§ GIVEN INSTRUCTION: Write the material out again exactly.
[START OF STORED RECORDS]
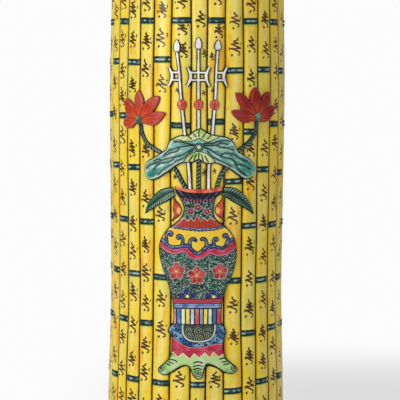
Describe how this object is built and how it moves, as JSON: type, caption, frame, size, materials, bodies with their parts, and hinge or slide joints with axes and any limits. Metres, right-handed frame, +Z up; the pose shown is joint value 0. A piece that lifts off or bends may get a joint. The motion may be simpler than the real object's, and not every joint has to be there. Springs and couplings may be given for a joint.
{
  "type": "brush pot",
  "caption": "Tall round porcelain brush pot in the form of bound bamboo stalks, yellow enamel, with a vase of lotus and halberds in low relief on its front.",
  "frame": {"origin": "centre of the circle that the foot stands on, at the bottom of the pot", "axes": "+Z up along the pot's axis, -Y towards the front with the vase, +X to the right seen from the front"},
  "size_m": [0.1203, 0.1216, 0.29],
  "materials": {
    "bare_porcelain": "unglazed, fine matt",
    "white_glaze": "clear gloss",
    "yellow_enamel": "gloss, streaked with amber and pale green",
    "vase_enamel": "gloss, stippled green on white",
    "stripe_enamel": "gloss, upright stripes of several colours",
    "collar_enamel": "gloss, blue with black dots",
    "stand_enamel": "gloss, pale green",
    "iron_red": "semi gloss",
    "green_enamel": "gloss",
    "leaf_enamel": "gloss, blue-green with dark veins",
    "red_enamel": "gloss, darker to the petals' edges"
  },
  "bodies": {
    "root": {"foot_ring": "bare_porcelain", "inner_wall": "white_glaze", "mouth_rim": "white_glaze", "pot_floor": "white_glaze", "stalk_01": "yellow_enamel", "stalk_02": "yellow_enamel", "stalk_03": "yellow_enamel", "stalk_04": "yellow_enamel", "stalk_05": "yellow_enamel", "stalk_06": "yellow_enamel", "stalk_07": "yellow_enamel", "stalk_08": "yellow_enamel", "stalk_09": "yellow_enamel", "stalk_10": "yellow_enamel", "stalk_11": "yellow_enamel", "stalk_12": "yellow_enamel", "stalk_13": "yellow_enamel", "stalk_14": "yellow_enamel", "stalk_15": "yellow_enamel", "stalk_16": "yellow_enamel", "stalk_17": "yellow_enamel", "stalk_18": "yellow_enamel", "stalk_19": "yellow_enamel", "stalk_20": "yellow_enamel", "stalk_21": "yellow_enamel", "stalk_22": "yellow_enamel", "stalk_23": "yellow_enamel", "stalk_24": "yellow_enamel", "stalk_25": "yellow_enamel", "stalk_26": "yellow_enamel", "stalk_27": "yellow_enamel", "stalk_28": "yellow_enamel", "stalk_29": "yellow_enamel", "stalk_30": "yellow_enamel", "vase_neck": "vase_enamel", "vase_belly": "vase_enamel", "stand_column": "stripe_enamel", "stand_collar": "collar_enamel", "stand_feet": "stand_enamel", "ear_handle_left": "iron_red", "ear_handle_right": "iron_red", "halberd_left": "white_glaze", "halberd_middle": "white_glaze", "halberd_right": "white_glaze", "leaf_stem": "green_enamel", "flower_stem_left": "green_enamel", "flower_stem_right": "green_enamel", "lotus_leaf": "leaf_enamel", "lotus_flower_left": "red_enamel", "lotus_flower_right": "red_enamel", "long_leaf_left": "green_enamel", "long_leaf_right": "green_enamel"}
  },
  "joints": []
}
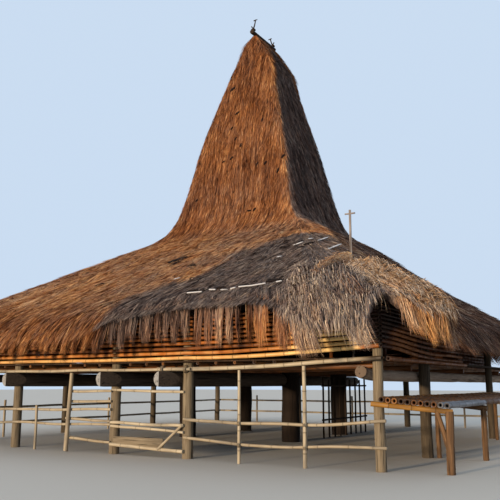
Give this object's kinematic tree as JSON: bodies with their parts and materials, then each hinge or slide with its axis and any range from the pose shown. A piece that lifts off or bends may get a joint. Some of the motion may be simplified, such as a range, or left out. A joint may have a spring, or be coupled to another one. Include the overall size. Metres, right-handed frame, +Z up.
[END OF STORED RECORDS]
§ RESPONSE TO THIS TASK:
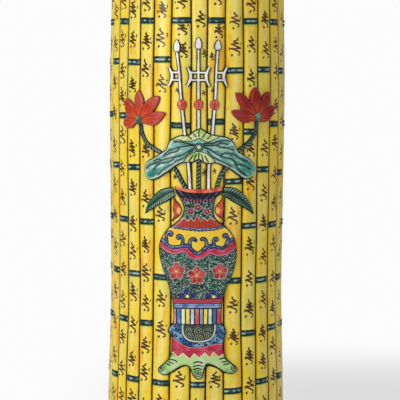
Describe how this object is built and how it moves, as JSON: type, caption, frame, size, materials, bodies with their parts, and hinge or slide joints with axes and any limits. Metres, right-handed frame, +Z up; the pose shown is joint value 0. A piece that lifts off or bends may get a joint. The motion may be simpler than the real object's, and not every joint has to be there. Springs and couplings may be given for a joint.
{
  "type": "brush pot",
  "caption": "Tall round porcelain brush pot in the form of bound bamboo stalks, yellow enamel, with a vase of lotus and halberds in low relief on its front.",
  "frame": {"origin": "centre of the circle that the foot stands on, at the bottom of the pot", "axes": "+Z up along the pot's axis, -Y towards the front with the vase, +X to the right seen from the front"},
  "size_m": [0.1203, 0.1216, 0.29],
  "materials": {
    "bare_porcelain": "unglazed, fine matt",
    "white_glaze": "clear gloss",
    "yellow_enamel": "gloss, streaked with amber and pale green",
    "vase_enamel": "gloss, stippled green on white",
    "stripe_enamel": "gloss, upright stripes of several colours",
    "collar_enamel": "gloss, blue with black dots",
    "stand_enamel": "gloss, pale green",
    "iron_red": "semi gloss",
    "green_enamel": "gloss",
    "leaf_enamel": "gloss, blue-green with dark veins",
    "red_enamel": "gloss, darker to the petals' edges"
  },
  "bodies": {
    "root": {"foot_ring": "bare_porcelain", "inner_wall": "white_glaze", "mouth_rim": "white_glaze", "pot_floor": "white_glaze", "stalk_01": "yellow_enamel", "stalk_02": "yellow_enamel", "stalk_03": "yellow_enamel", "stalk_04": "yellow_enamel", "stalk_05": "yellow_enamel", "stalk_06": "yellow_enamel", "stalk_07": "yellow_enamel", "stalk_08": "yellow_enamel", "stalk_09": "yellow_enamel", "stalk_10": "yellow_enamel", "stalk_11": "yellow_enamel", "stalk_12": "yellow_enamel", "stalk_13": "yellow_enamel", "stalk_14": "yellow_enamel", "stalk_15": "yellow_enamel", "stalk_16": "yellow_enamel", "stalk_17": "yellow_enamel", "stalk_18": "yellow_enamel", "stalk_19": "yellow_enamel", "stalk_20": "yellow_enamel", "stalk_21": "yellow_enamel", "stalk_22": "yellow_enamel", "stalk_23": "yellow_enamel", "stalk_24": "yellow_enamel", "stalk_25": "yellow_enamel", "stalk_26": "yellow_enamel", "stalk_27": "yellow_enamel", "stalk_28": "yellow_enamel", "stalk_29": "yellow_enamel", "stalk_30": "yellow_enamel", "vase_neck": "vase_enamel", "vase_belly": "vase_enamel", "stand_column": "stripe_enamel", "stand_collar": "collar_enamel", "stand_feet": "stand_enamel", "ear_handle_left": "iron_red", "ear_handle_right": "iron_red", "halberd_left": "white_glaze", "halberd_middle": "white_glaze", "halberd_right": "white_glaze", "leaf_stem": "green_enamel", "flower_stem_left": "green_enamel", "flower_stem_right": "green_enamel", "lotus_leaf": "leaf_enamel", "lotus_flower_left": "red_enamel", "lotus_flower_right": "red_enamel", "long_leaf_left": "green_enamel", "long_leaf_right": "green_enamel"}
  },
  "joints": []
}
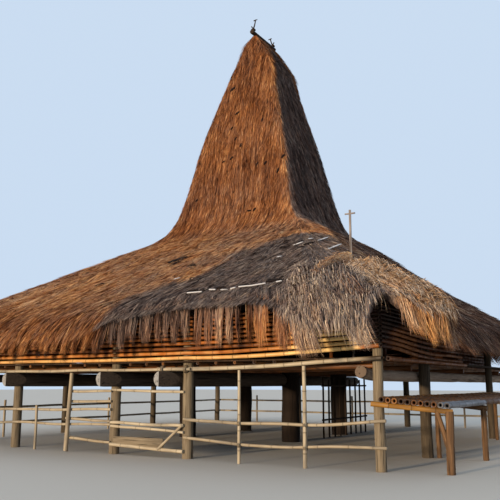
Give this object's kinematic tree as JSON: bodies with their parts and materials, then each hinge or slide with its axis and any range from the pose shown. A piece that lifts off or bends may get a joint. Some of the motion may be simplified, such as a range, or left out. A joint may have a spring, or be coupled to another one. Include the overall size. Metres, right-handed frame, +Z up.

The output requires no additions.